Taking the time to answer these questions seems to be very difficult for producers – and many producers get intimidated and shy away from them. But if you can learn how to manipulate a low frequency oscillator, or how to mix a pluck and a supersaw so that they sound good together, you can learn to answer those questions!
Q. Can you share a piece of advice or tip for our rising tier?
A. Put your shoulder to the wheel and keep pushing, mate. Once you gain momentum, keep it going, even if it’s intimidating or seems to be a bit much at first, I promise you can learn to handle it. Produce relentlessly ‘til you can do it in your sleep. Then learn how to network and market and do that relentlessly.
Q. Why are tools like SKIO Music’s platform and community important for rising talent?

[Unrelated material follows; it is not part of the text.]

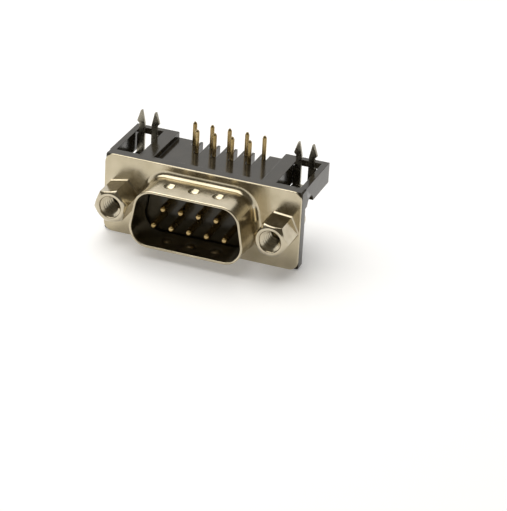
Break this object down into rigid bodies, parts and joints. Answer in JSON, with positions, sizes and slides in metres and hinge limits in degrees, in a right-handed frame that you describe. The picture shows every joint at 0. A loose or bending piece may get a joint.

A. While many platforms can be used for growth, SKIO offers features that fill a huge hole for producers who are putting in the work. Let me give a quick summary of why, and a quick but powerful exercise.
SKIO allows for the networking of producers with other talented producers who have been sorted out by SKIO’s A&R (which saves a lot of work) AND with established industry professionals who are on SKIO specifically to find talented producers.
If you want to see the power of this in action, try this exercise for the next week: For the next week, get on SKIO daily and start listening to producers. You don’t have to love every track – but listen for the strengths of each track Find ten you like from ten different producers and shoot them a message. Tell them you like the track, and what its strengths were that you heard If someone does this to you then respond Follow the producers you like and like their tracks. Start conversations and you will find that by adding value to just 10 producers a day, and continuing to offer value with every interaction, you will not only build great friendships – but the SKIO community will open up
This tactic has helped us to find some really great friends, get more remix requests, start collaborations with some great producers, etc. If you do this for a week I doubt you will want to stop because of how well the SKIO community responds and how easy it is to build strong networks on the SKIO platform.